Every few years we see a revolutionary idea spring up in the field of male contraception, but nothing commercial comes of it. In 2014, the Swiss company Bimek SLV devised a mechanical duct valve with a switch to restrict sperm flow. The idea went viral in 2016, but fizzled out almost immediately after. The company said it wasn’t able to gather enough financial capital to continue with the clinical trial and approval process. 

People with uteruses have to bear the burden of contraception disproportionately because there are more products available for them — and this is unfair. People with uteruses have to put in more emotional and physical work to actively prevent pregnancies than people without, and they also deal with the long list of persistent psychological and physically painful side effects while on hormonal contraception that males are exempt from. Would people without a uterus do the same if given the chance?

I believe that men would pull their weight in the burden of contraception if given the chance. Surveys suggest that up to 71% of men would use a male hormonal contraceptive. Men currently only have two reliable options — condoms or vasectomies. One is temporary and leaves room for error when not used correctly, the other is more permanent and can be difficult to reverse. Men need something in between. 

Temporary contraceptive methods are in the works. The Contraceptive Development Program in Maryland is developing a hormonal method that has proven to have sufficient contraceptive effects without major side effects. Private firms such as COSO and Vasalgel are developing non-hormonal methods like an ultrasound-based “jacuzzi” and an injectable plug that blocks the duct where sperm travels through.

Despite so many products and discoveries in the pipeline, I worry that they’ll fizzle out just like Bimek SLV, and it isn’t because of low demand.
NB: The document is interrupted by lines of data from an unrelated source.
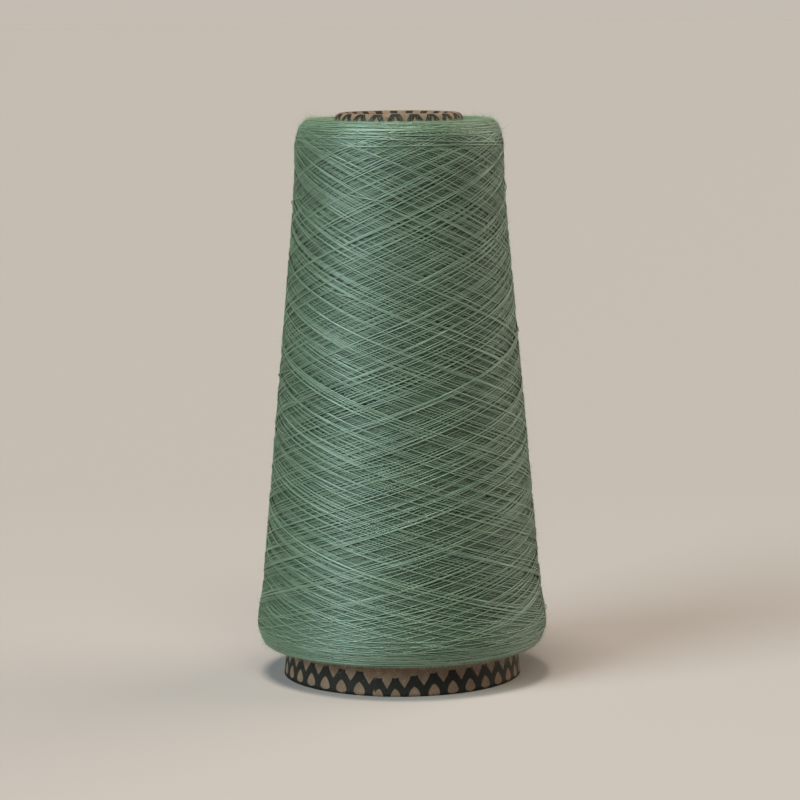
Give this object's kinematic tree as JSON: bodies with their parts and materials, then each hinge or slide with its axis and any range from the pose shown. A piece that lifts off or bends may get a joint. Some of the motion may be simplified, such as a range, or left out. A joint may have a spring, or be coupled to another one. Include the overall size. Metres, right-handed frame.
{
  "type": "yarn cone",
  "caption": "Paper winding cone with a turned-in nose and a printed zigzag rim, holding a full cross-wound package of fine yarn.",
  "frame": {"origin": "centre of the base rim, on the surface that the cone stands on", "axes": "+Z along the cone's axis, from the base rim to the nose; -Y is the front"},
  "size_m": [0.0878, 0.0878, 0.17],
  "materials": {
    "liner_paper": "matte",
    "grey_board": "matte",
    "printed_kraft": "matte",
    "yarn_core": "matte",
    "yarn": "matte"
  },
  "bodies": {
    "root": {"cone_inner_ply": "liner_paper", "cone_board_plies": "grey_board", "cone_printed_ply": "printed_kraft", "yarn_core_windings": "yarn_core", "yarn_surface_windings": "yarn"}
  },
  "joints": []
}
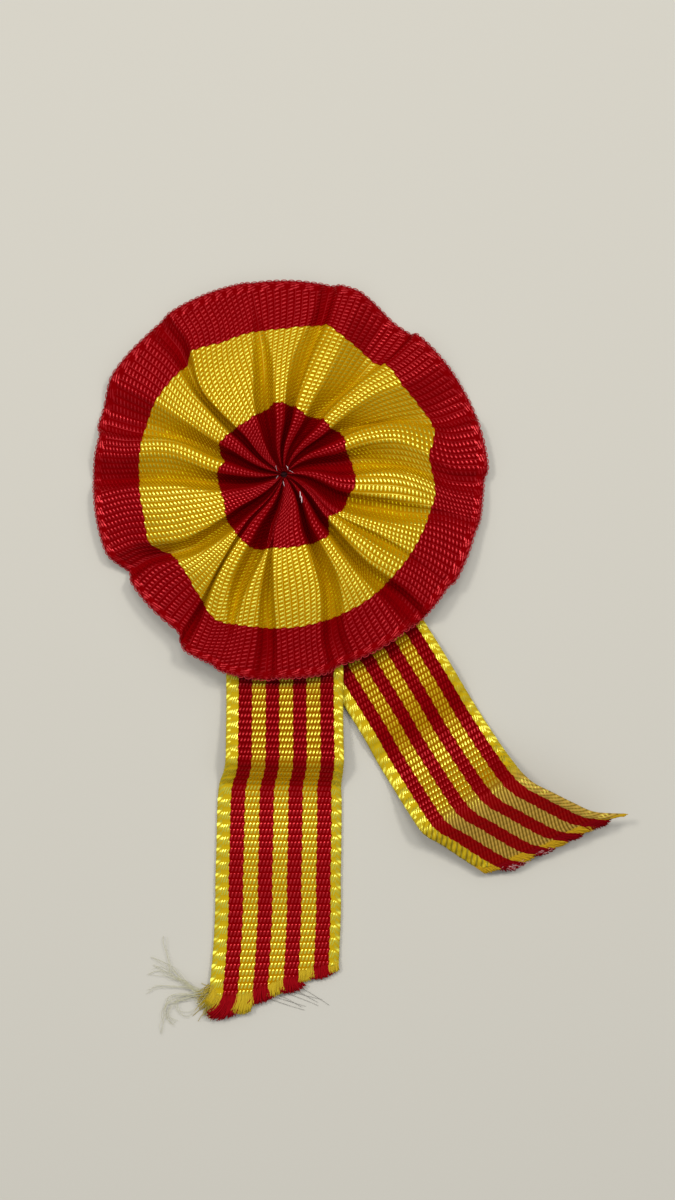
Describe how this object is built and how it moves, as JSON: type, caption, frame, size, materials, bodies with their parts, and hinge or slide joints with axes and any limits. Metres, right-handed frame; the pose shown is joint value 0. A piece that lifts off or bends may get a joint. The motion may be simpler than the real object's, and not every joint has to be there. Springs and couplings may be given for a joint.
{
  "type": "ribbon rosette brooch",
  "caption": "Round gathered ribbon rosette with a pinched centre and puffed pleats, trailing striped ribbon tails with oblique cut ends, and a plain closed pin behind.",
  "frame": {"origin": "on the surface the brooch lies on, which is the face of the cloth it would be pinned to, straight below the gathered centre of the rosette", "axes": "+Z out of the face of the rosette, +Y towards the top of the rosette and away from the tails, +X to the right as seen by who looks at it"},
  "size_m": [0.0729, 0.0995, 0.0085],
  "materials": {
    "rosette_cloth": "ribbed grosgrain ribbon, red edges with a yellow middle band",
    "tail_cloth": "ribbed ribbon with nine lengthwise stripes, yellow and red in turn",
    "pin_steel": "plain nickel-plated wire"
  },
  "bodies": {
    "root": {"rosette_ribbon": "rosette_cloth", "tail_left": "tail_cloth", "tail_right": "tail_cloth", "safety_pin": "pin_steel"}
  },
  "joints": []
}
The root of the problem is Big Pharma’s unethical sales strategies which ensure that people continue to buy their products. 

Big Pharma companies have consistently been criticized for prioritizing revenue ahead of patient welfare by differentiating their products instead of innovating new ones. A common strategy is product hopping, where drug companies market reformulations of their best-selling medications that are nearing the end of their monopolistic life so consumers don’t use cheaper, generic medications. 

On average, pharmaceutical companies only spend 18% of their revenue on research and development of new medications. Funding the development of an alternative drug may reduce the short term profits of Big Pharma companies so they aren’t incentivized to do it.

Small biotech companies like Bimek SLV, COSO and Vasalgel are revolutionizing male contraception. However, they need funding to continue developing their inventions. In order for their products to go through clinical trials, certification and finally development, they have to partner up with Big Pharma companies — which may not happen because it threatens their profit margins.

We need to move on from arguments about whether there is a true demand for male contraception or whether males are ready to handle the responsibilities associated with being on contraception. The only way forward now is to bring to light unethical practices by big pharma and hold them accountable for undermining innovation. I can’t say for sure how long it will take to finally have a commercial product for male birth control, but I can say with certainty who is stopping us from getting there.